Hans Sloane wrote Letter L-460 of 4 November 1707 on behalf of the Royal Society about recent letters and as cover for an enclosure of a "hairy substance"

Date: 
November 4, 1707
L-number: 
L-460

This letter is known only by reference in Leeuwenhoek’s reply. The date is New Style, which was eleven days ahead of the Old Style date of 24 October 1707 used by the Royal Society in London.

In this letter, the Royal Society tells Leeuwenhoek that two recent letters will be printed and that the figures that should have accompanied an earlier letter are missing. Also enclosed is part of a hairy substance for L. to investigate.

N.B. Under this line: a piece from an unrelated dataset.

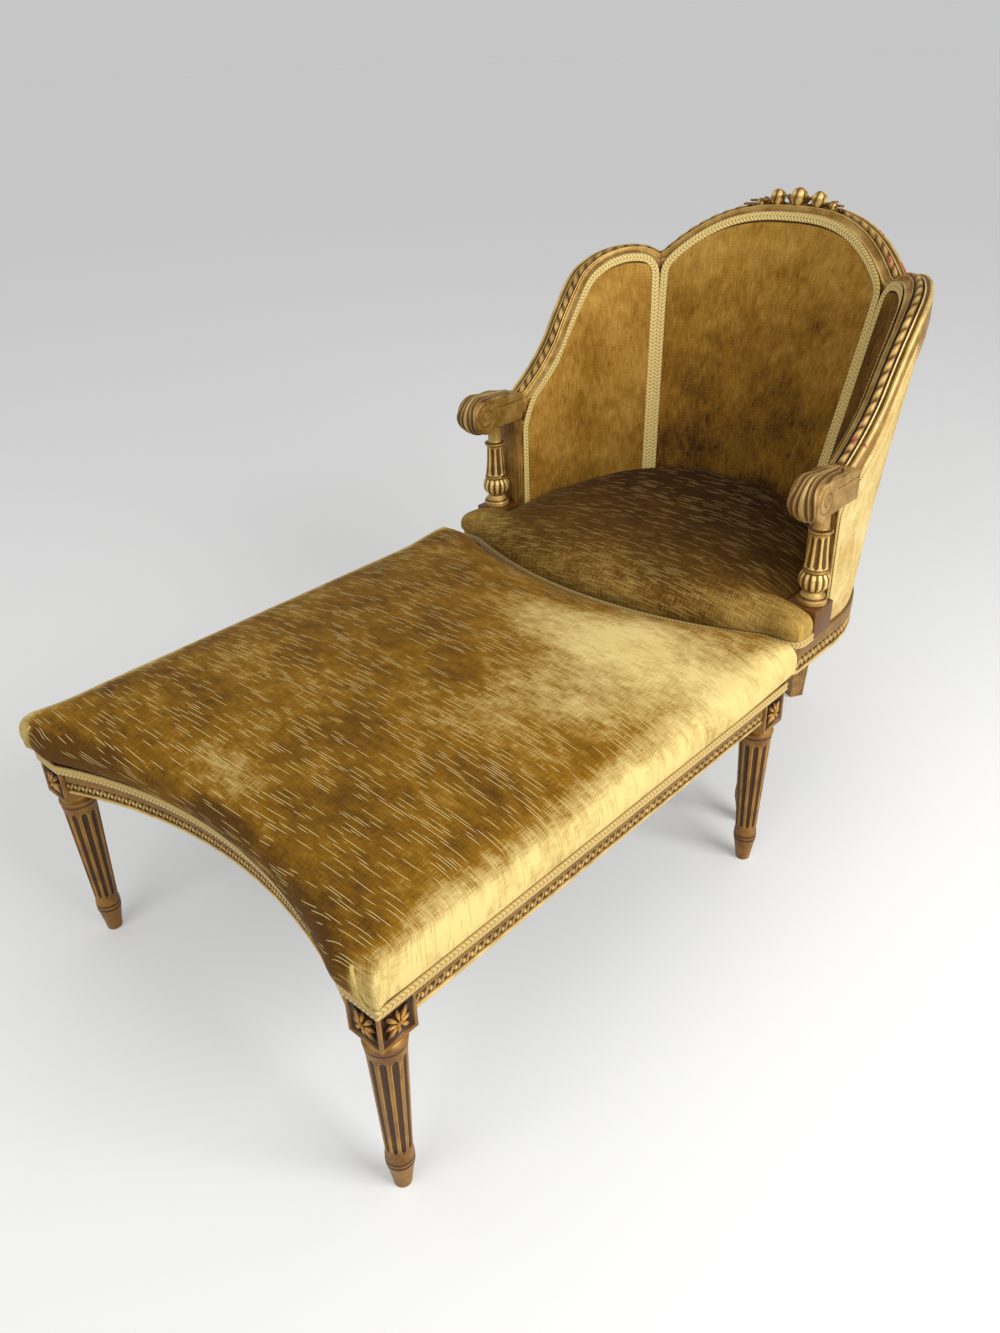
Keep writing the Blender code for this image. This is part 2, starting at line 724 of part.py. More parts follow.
def build_chair_frame():
    block_half = chair_block_side / 2
    leg_x = chair_corner_x - chair_leg_inset
    block_rear = chair_front_face + chair_block_depth
    behind_rail = chair_front_face + rail_recess + rail_thickness + contact_gap
    arm_rear = shell_y - stile_width - contact_gap
    for hand, side in (("left", -1), ("right", 1)):
        xs = sorted((side * (chair_corner_x - block_half), side * chair_side_face))
        inner_xs = sorted((side * (leg_x - leg_bottom_radius), side * chair_corner_x))
        blocks = (
            ((xs[0], chair_front_face, chair_leg_height), (xs[1], block_rear, chair_rail_top)),
            ((inner_xs[0], behind_rail, chair_leg_height),
             (inner_xs[1], chair_leg_y + leg_bottom_radius, chair_rail_top)),
            ((xs[0], arm_block_front, chair_rail_bottom), (xs[1], block_rear, arm_block_top)),
            ((xs[0], arm_block_front, chair_rail_top + contact_gap), (xs[1], arm_rear, arm_block_top)),
        )
        build_leg(f"chair_front_leg_{hand}", side * leg_x, chair_leg_y, chair_leg_height, blocks)
    section = seat_rail_section(chair_rail_height)
    inset = rail_recess + rail_thickness / 2

    def front(x):
        return x, chair_front_face - chair_arc(x) + inset, chair_rail_bottom

    curved_rail("chair_front_rail", front, chair_corner_x - block_half - contact_gap, section)
    first = block_rear + contact_gap - shell_y
    before = wing_run - back_leg_side / 2 - 2 * contact_gap
    runs = runs_between(first, before, 14)
    right = [shell(run, seat_rail_offset, chair_rail_bottom) for run in runs]
    left = [mirrored(point, -1) for point in reversed(right)]
    swept("chair_side_rail_right", right, section, GILT, parts)
    swept("chair_side_rail_left", left, section, GILT, parts)
    behind = wing_run + back_leg_side / 2 + 2 * contact_gap
    runs = runs_between(behind, half_run, 7)
    right = [shell(run, seat_rail_offset, chair_rail_bottom) for run in runs]
    left = [mirrored(point, -1) for point in reversed(right[:-1])]
    swept("chair_back_rail", right + left, section, GILT, parts)
    wall = wing_x + seat_rail_offset - rail_thickness / 2 - contact_gap
    for hand, side in (("left", -1), ("right", 1)):
        brace(f"chair_brace_{hand}", wall, block_rear - block_half, 1,
              lambda x: chair_front_face - chair_arc(x) + rail_depth(chair_arc, x), side,
              chair_rail_top - brace_height - contact_gap, chair_brace_reach)


def runs_between(first, last, steps):
    """Even places along the shell, with one more close to each end to square the end faces."""
    runs = [first + (last - first) * i / steps for i in range(steps + 1)]
    return [first, first + top_rail_level] + runs[1:-1] + [last - top_rail_level, last]


def post_ring(place, inner, outer, half_width, z, shift=(0, 0)):
    """Four corners of a post at the corner of the back: place gives a plan point for a run and offset."""
    ring = []
    for out, run in ((inner, -half_width), (outer, -half_width), (outer, half_width), (inner, half_width)):
        point = place(wing_run + run, out)
        ring.append((point.x + shift[0], point.y + shift[1], z))
    return ring


def beside_rail(run, out):
    """Plan point out metres outside the plan line, square to the seat rail."""
    before, centre, after = (shell(run + step, seat_rail_offset, chair_rail_bottom)
                             for step in (-top_rail_level, 0, top_rail_level))
    normal = Vector((after.y - before.y, before.x - after.x)).normalized()
    return Vector((centre.x, centre.y)) + normal * (out - seat_rail_offset)


def build_back_posts():
    """Square tapered back legs, raked backwards, that run up as the stiles beside the back panel."""
    rings = []
    for height_share, bend_share in zip(back_leg_height_shares, back_leg_bend_shares):
        half = (back_leg_side + (back_foot_side - back_leg_side) * bend_share) / 2
        rings.append(post_ring(beside_rail, seat_rail_offset - half, seat_rail_offset + half, half,
                               chair_leg_height * height_share,
                               (back_foot_splay * bend_share, back_foot_kick * bend_share)))
    half = back_leg_side / 2
    rings.append(post_ring(beside_rail, seat_rail_offset - half, seat_rail_offset + half, half,
                           chair_rail_top))
    stile_top = wing_top(wing_run) - top_rail_height - contact_gap
    stile_rings = []
    for z in (chair_rail_bottom + contact_gap, chair_rail_top, stile_top):
        stile_rings.append(post_ring(lambda run, out: shell(run, out, z), -pad_inner,
                                     pad_outer + contact_gap, back_stile_width / 2, z))
    for hand, side in (("left", -1), ("right", 1)):
        leg = loft(f"chair_back_leg_{hand}", [[mirrored(p, side) for p in ring] for ring in rings],
                   LEG_WOOD, parts)
        stile = loft(leg.name + "_stile", [[mirrored(p, side) for p in ring] for ring in stile_rings],
                     None, tools)
        join_with(leg, stile)


def build_arms():
    scroll_y = post_y - scroll_setback
    scroll_z = arm_top_z + scroll_rise - scroll_radius
    drop = scroll_z - arm_underside_z
    start = -math.asin(drop / scroll_radius)
    steps = 12
    rear = shell_y - contact_gap
    outline = [(rear, arm_underside_z)]
    for i in range(steps + 1):
        turn = start - (scroll_turn + start) * i / steps
        outline.append((scroll_y + scroll_radius * math.cos(turn),
                        scroll_z + scroll_radius * math.sin(turn)))
    outline.append((post_y, arm_top_z + arm_bump))
    outline.append((rear, arm_top_z))
    profile = post_profile()
    for hand, side in (("left", -1), ("right", 1)):
        turned(f"chair_arm_post_{hand}", profile, side * post_x, post_y, GILT, parts)
        arm = poly_curve(f"chair_arm_{hand}", [(y, z, 0) for y, z in outline], True, GILT, parts)
        arm.data.dimensions = "2D"
        arm.data.fill_mode = "BOTH"
        arm.data.extrude = arm_width / 2
        arm.rotation_euler = (math.pi / 2, 0, math.pi / 2)
        arm.location = (side * post_x, 0, 0)
        xs = sorted((side * (wing_x - pad_inner), side * (wing_x + cover_inner - contact_gap)))
        low = (xs[0], shell_y - stile_width, chair_rail_top + contact_gap)
        high = (xs[1], shell_y - contact_gap, arm_underside_z - contact_gap)
        board(f"chair_front_stile_{hand}", low, high, GILT, parts)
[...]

The letter was most likely written by Hans Sloane as second secretary of the Society and editor of Philosophical Transactions.

The letters that Leeuwenhoek refers to as having written to Venetian envoy Francesco Cornaro (also Corner), Letter L-441 of 18 December 1705, and Florentine librarian Antonio Magliabechi, Letter L-436 of 12 March 1705, were both published in Philosophical Transactions, vol. 25, no. 311. They are discussed in Letter L-461 of 22 November 1707.

The “learned gentleman” is James Yonge (1647-1721).

Document: 

Letter 273 L-461 of 22 November 1707 to the Royal Society

I saw in your kind letter of the 24th of October last that my extracts from my letters written to Messrs Cornaro and Magliabechi were to be printed in the next Transactions, and that the figures of my letter about the intestine were missing; enclosed I am sending them again. I also learned that you were satisfied with the letters I sent, which I was pleased to hear.

Enclosed with the said letter sent to me was a small part of a hairy substance, discharged by a woman of fifty years or older, who had an ulcer in her kidney after she had been administered a dose of Spanish fly, which substance had been sent to you by a learned gentleman.